As corroborated by the stats shared above, social media marketing is an absolute necessity for ecommerce brands. When done right, here’s how social media marketing can benefit your ecommerce business:
- Increase website traffic
- Boost conversions (chabot conversations, sales, email sign-ups, etc.)
- Build brand awareness
- Craft a unique brand identity and positive brand association
- Encourage word of mouth and brand advocacy
- Improve pre-purchase and post-purchase communication and customer service
- Sell products directly on social media
- Gather insights about your industry (audience, competitors, success benchmarks, etc.)

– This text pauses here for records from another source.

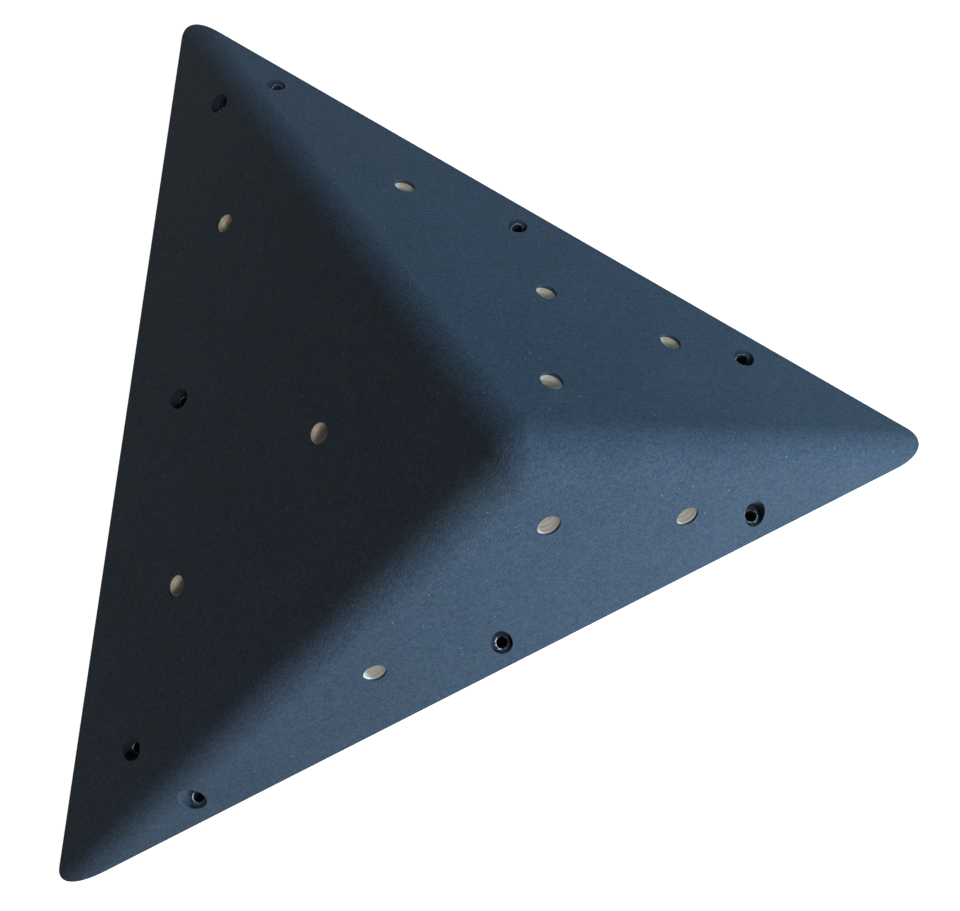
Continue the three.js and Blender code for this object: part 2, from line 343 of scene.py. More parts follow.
def contour(solid, depth, height):
    """Points and normals round the rounded pyramid, sunk by depth, at one height, anticlockwise from above.

    Each ridge gives the arc where its rulings reach the height, and straight edges join the arcs.
    """
    shares = np.linspace(0, 1, RIDGE_ROWS + 1)
    places = []
    normals = []
    for name in ("top", "bottom", "right"):
        ridge = solid.ridges[name]
        ray = rays(ridge, shares)
        first, last = ruling(solid, ridge, ray, depth)
        share = (first[:, 2] - height) / (first[:, 2] - last[:, 2])
        point = first + (last - first) * share[:, None]
        middle = point.mean(0)[:2] - solid.ball[:2]
        sweep = point[-1, :2] - point[0, :2]
        if middle[0] * sweep[1] - middle[1] * sweep[0] < 0:
            point = point[::-1]
            ray = ray[::-1]
        places.append(point)
        normals.append(ray)
    return np.concatenate(places), np.concatenate(normals)


# Mesh patches
# A patch is a smooth piece of surface: points, triangles, a normal for each point and a material index.

def patch(points, triangles, normals=None, slot=0):
    """A patch from points and triangles, whose normals are, if not given, the mean round each point."""
    points = np.asarray(points, float).reshape(-1, 3)
    if normals is None:
        keys = np.round(points / (0.0001 * MM)).astype(np.int64)
        _, same = np.unique(keys, axis=0, return_inverse=True)
        same = same.reshape(-1)
        corners = points[triangles]
        areas = np.cross(corners[:, 1] - corners[:, 0], corners[:, 2] - corners[:, 0])
        sums = np.zeros((same.max() + 1, 3))
        for corner in range(3):
            np.add.at(sums, same[triangles[:, corner]], areas)
        normals = sums[same]
        normals = normals / np.maximum(np.linalg.norm(normals, axis=1, keepdims=True), 1e-20)
    return SimpleNamespace(points=points, triangles=triangles, normals=normals, slot=slot)


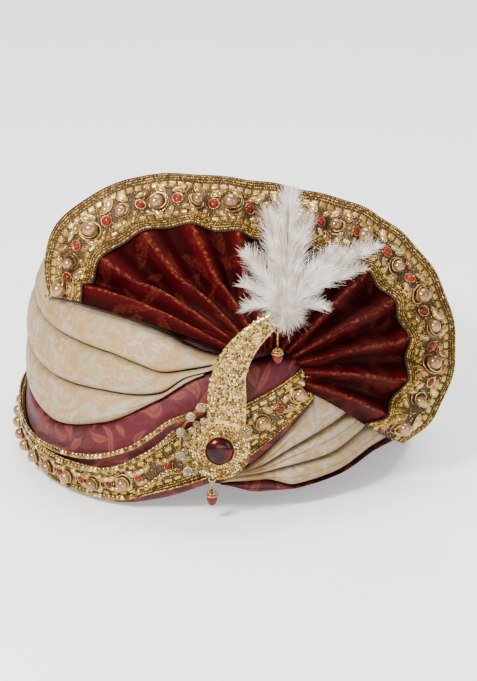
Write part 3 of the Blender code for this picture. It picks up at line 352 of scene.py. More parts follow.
fine_angles = np.linspace(FAN_START, FAN_END, 400)
rim_steps = np.linalg.norm(np.diff(rim_point(fine_angles), axis=0), axis=-1)
rim_run = np.concatenate([[0], np.cumsum(rim_steps)])
FAN_RIM_LENGTH = float(rim_run[-1])
print("fan rim", round(FAN_RIM_LENGTH / MM), "mm long")

# %% [markdown]
# ## Mesh helpers
# A grid of points becomes a mesh of quads, and a small form such as a bead can be repeated hundreds of times
# in one joined mesh. Both write their arrays straight into Blender, which is far quicker than adding faces
# one by one. UVs are in metres, so that one weave has the same thread size on every piece.

# %% Grids and joined copies
def piece_from(name, points, corners, counts, finish, uv=None, smooth=True):
    """A Blender mesh object from points, the corner indices of its faces and the corners of each face."""
    mesh = bpy.data.meshes.new(name)
    points = np.asarray(points, np.float32).reshape(-1, 3) + AXIS.astype(np.float32)
    mesh.vertices.add(len(points))
    mesh.vertices.foreach_set("co", points.ravel())
    mesh.loops.add(len(corners))
    mesh.loops.foreach_set("vertex_index", np.asarray(corners, np.int32))
    mesh.polygons.add(len(counts))
    starts = np.concatenate([[0], np.cumsum(counts)[:-1]])
    mesh.polygons.foreach_set("loop_start", starts.astype(np.int32))
    if uv is not None:
        layer = mesh.uv_layers.new(name="cloth")
        layer.uv.foreach_set("vector", np.asarray(uv, np.float32)[corners].ravel())
    mesh.update(calc_edges=True)
    mesh.validate()
    if smooth:
        mesh.shade_smooth()
    mesh.materials.append(finish)
    made = bpy.data.objects.new(name, mesh)
    bpy.context.scene.collection.objects.link(made)
    return made


def grid_corners(rows, columns, wrap=False):
    """Corner indices of a grid's quads; wrap joins the last column to the first."""
    i, j = np.meshgrid(np.arange(rows - 1), np.arange(columns if wrap else columns - 1), indexing="ij")
    k = (j + 1) % columns
    quads = np.stack([i * columns + j, i * columns + k, (i + 1) * columns + k, (i + 1) * columns + j], -1)
    return quads.reshape(-1, 4)


def add_piece(name, arrays, finish, nodes=(), uv=None, smooth=True):
    """Adds a piece that rides on the turban and in place of the CAD nodes named."""
    piece = piece_from(name, *arrays, finish, uv, smooth)
    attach(piece, "root")
    if nodes:
        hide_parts(*nodes)
    piece.data.update()
    print(name, "-", len(piece.data.polygons), "faces")
    return piece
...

Ultimately, you can say that social media marketing is a single solution for many ecommerce growth problems. To explore its usefulness for your company, you need to set digital marketing metrics and find the right strategy to achieve them.
Furthermore, a recent benchmark report suggests almost half of the revenue of ecommerce stores is brought by returning customers.
So while earning new customers is always going to be tricky, leveraging the proper social media tools and channels to supercharge your content promotion, ads, and customer experience is a surefire way to keep your customers coming back for more. By leveraging powerful ecommerce analytics software, you can gain valuable insights into customer behavior, improve product segmentation, and enhance your marketing strategies. Understanding these metrics is key to effectively promoting your ecommerce brand and targeting the right audience.
And by using the right marketing tech stack — including photo/video editing tools like Canva and Visme, social media management tools such as Crowdfire, Socialbakers and Hootsuite, etc. — you can build a solid social media presence for your ecommerce business.
Let’s see how you can get started doing just that.
How Ecommerce Social Media Marketing Works
With the what and why of ecommerce social media marketing clear, now let’s look at how to start doing it right.
To help you hit the ground running, here are the top ecommerce social media marketing strategies for some of the major social media platforms.
Facebook Strategies for Your Ecommerce Business
With about 2.85 billion monthly active users, of which over 1.5 billion log in daily, rest assured, your customers are on Facebook.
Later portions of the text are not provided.